## Material provided

╔══

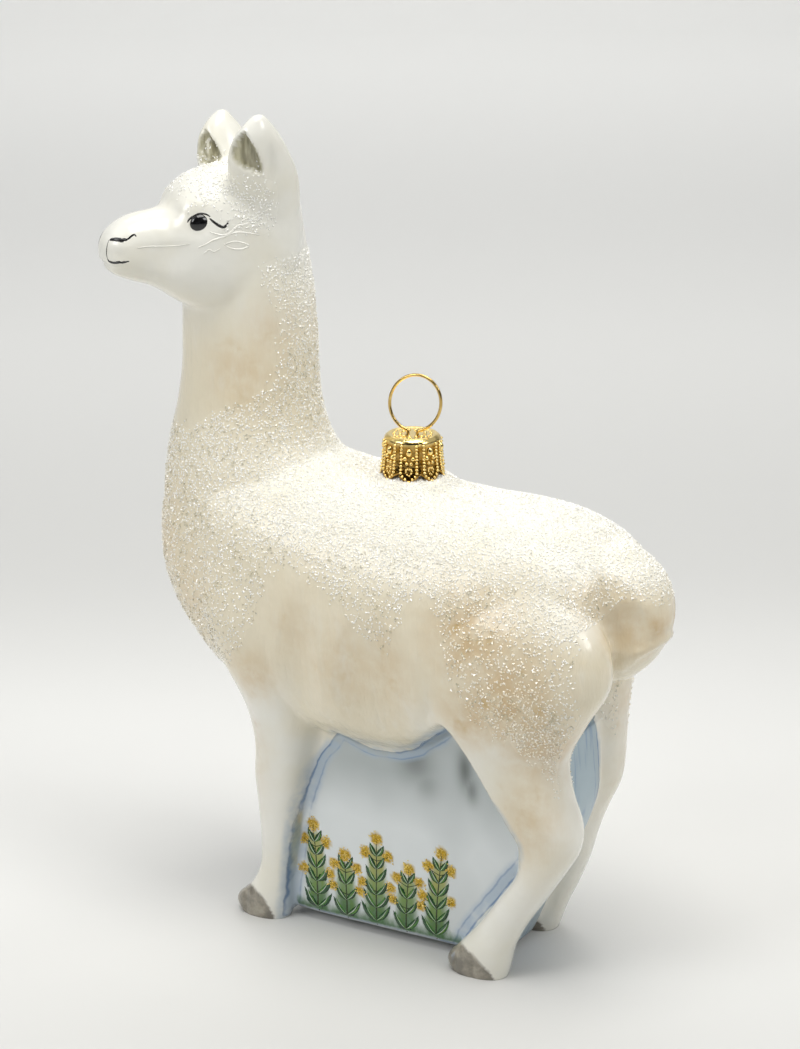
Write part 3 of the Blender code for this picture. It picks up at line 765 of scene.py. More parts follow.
def glitter_cover(points, normals):
    """How thickly the glitter lies at each point, 0 to 1: thick along the back, thin on the haunches."""
    thick = 0.34 + 0.3 * step_up(points[:, 2], 60, 80) + 0.5 * step_up(normals[:, 2], 0.1, 0.75)
    side = folded(points)
    thick = thick - blobs(side, THIN_SPOTS) + blobs(side, THICK_SPOTS)
    return np.clip(thick, 0.06, 1.0) * glitter_edge(points, normals)


def cream_cover(points, normals):
    """How creamy the white is, 0 to 1: most on the flanks, least along the back, on the legs and on the face; faces
    that look up carry less, which is painted light.
    """
    y, z = points[:, 1], points[:, 2]
    belly = step_up(abs(y), 17, 9) * step_up(z, 35, 40)
    body = np.maximum(step_up(z, 40, 55), belly) * step_up(z, 122, 100)
    shank = blobs(folded(points), [((16, 34, 33), (8, 6, 11), 0.8)])
    # Upward faces kept whiter: painted light.
    return np.maximum(body, shank) * (1 - 0.75 * step_up(normals[:, 2], 0.1, 0.8))


def ear_lining(points):
    """The grey inside of the ears, 0 to 1."""
    head = to_head(points)
    cover = np.zeros(len(points))
    for side, drop, opening in OPENINGS:
        inside, _ = ear_opening(head, side, drop, opening)
        cover = np.maximum(cover, step_up(inside, -0.1, 0.35))
    return cover


# Upper edge of the grey toes: (Y, Z). The right hind foot stands further forward than the left.
FRONT_TOE_TOP = [(-30, 5.4), (-24, 5.8), (-21.5, 4.6), (-20.2, 2.0), (-19.6, -1.0)]
HIND_TOE_TOP = [(14, 4.4), (18, 5.4), (21, 5.8), (23.6, 4.8), (26.2, 2.0), (27.2, -1.0)]


def toe_paint(points):
    """The grey toes, 0 to 1: the front of each foot below a slanting line."""
    x, y, z = points.T
    hind_y = np.where(x < 0, y + RIGHT_HIND_STRIDE, y)
    front_y = np.where(x < 0, y - RIGHT_FRONT_STRIDE, y)
    front = step_up(on_line(FRONT_TOE_TOP, front_y) - z, -0.1, 0.5) * (front_y < -15)
    hind = step_up(on_line(HIND_TOE_TOP, hind_y) - z, -0.1, 0.5) * (hind_y > 12)
    return np.maximum(front, hind)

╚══

## Requirement
Reproduce the full listing exactly.

## Written solution
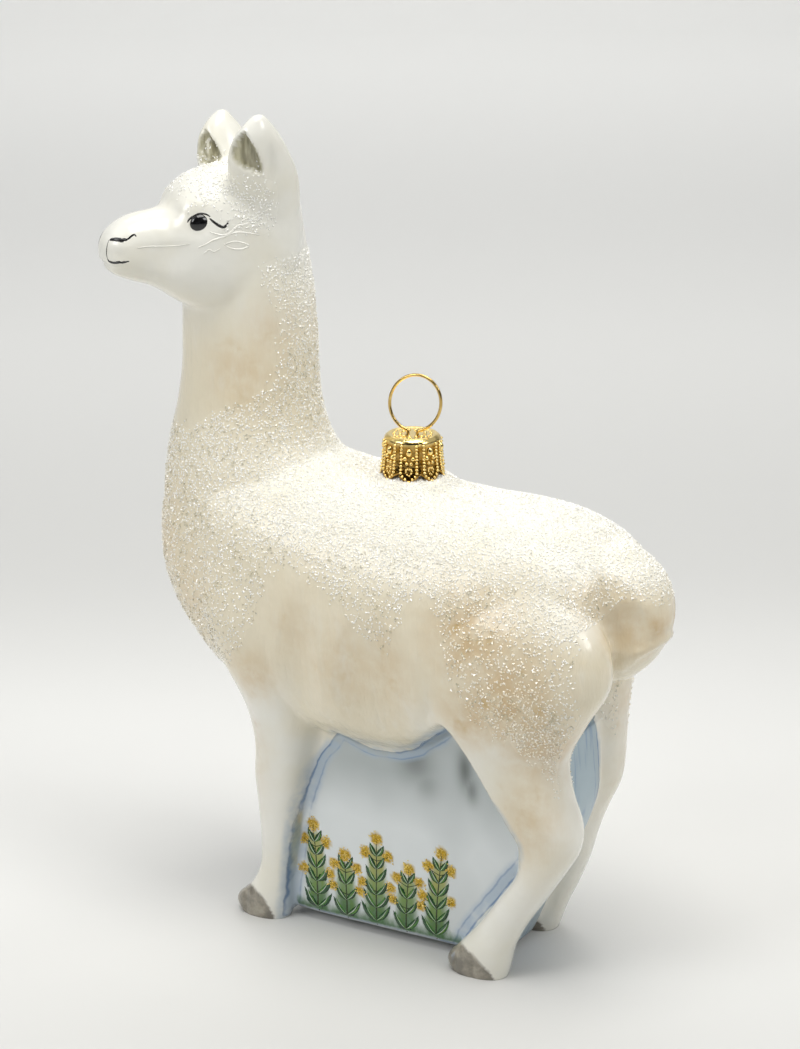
Write part 3 of the Blender code for this picture. It picks up at line 765 of scene.py. More parts follow.
def glitter_cover(points, normals):
    """How thickly the glitter lies at each point, 0 to 1: thick along the back, thin on the haunches."""
    thick = 0.34 + 0.3 * step_up(points[:, 2], 60, 80) + 0.5 * step_up(normals[:, 2], 0.1, 0.75)
    side = folded(points)
    thick = thick - blobs(side, THIN_SPOTS) + blobs(side, THICK_SPOTS)
    return np.clip(thick, 0.06, 1.0) * glitter_edge(points, normals)


def cream_cover(points, normals):
    """How creamy the white is, 0 to 1: most on the flanks, least along the back, on the legs and on the face; faces
    that look up carry less, which is painted light.
    """
    y, z = points[:, 1], points[:, 2]
    belly = step_up(abs(y), 17, 9) * step_up(z, 35, 40)
    body = np.maximum(step_up(z, 40, 55), belly) * step_up(z, 122, 100)
    shank = blobs(folded(points), [((16, 34, 33), (8, 6, 11), 0.8)])
    # Upward faces kept whiter: painted light.
    return np.maximum(body, shank) * (1 - 0.75 * step_up(normals[:, 2], 0.1, 0.8))


def ear_lining(points):
    """The grey inside of the ears, 0 to 1."""
    head = to_head(points)
    cover = np.zeros(len(points))
    for side, drop, opening in OPENINGS:
        inside, _ = ear_opening(head, side, drop, opening)
        cover = np.maximum(cover, step_up(inside, -0.1, 0.35))
    return cover


# Upper edge of the grey toes: (Y, Z). The right hind foot stands further forward than the left.
FRONT_TOE_TOP = [(-30, 5.4), (-24, 5.8), (-21.5, 4.6), (-20.2, 2.0), (-19.6, -1.0)]
HIND_TOE_TOP = [(14, 4.4), (18, 5.4), (21, 5.8), (23.6, 4.8), (26.2, 2.0), (27.2, -1.0)]


def toe_paint(points):
    """The grey toes, 0 to 1: the front of each foot below a slanting line."""
    x, y, z = points.T
    hind_y = np.where(x < 0, y + RIGHT_HIND_STRIDE, y)
    front_y = np.where(x < 0, y - RIGHT_FRONT_STRIDE, y)
    front = step_up(on_line(FRONT_TOE_TOP, front_y) - z, -0.1, 0.5) * (front_y < -15)
    hind = step_up(on_line(HIND_TOE_TOP, hind_y) - z, -0.1, 0.5) * (hind_y > 12)
    return np.maximum(front, hind)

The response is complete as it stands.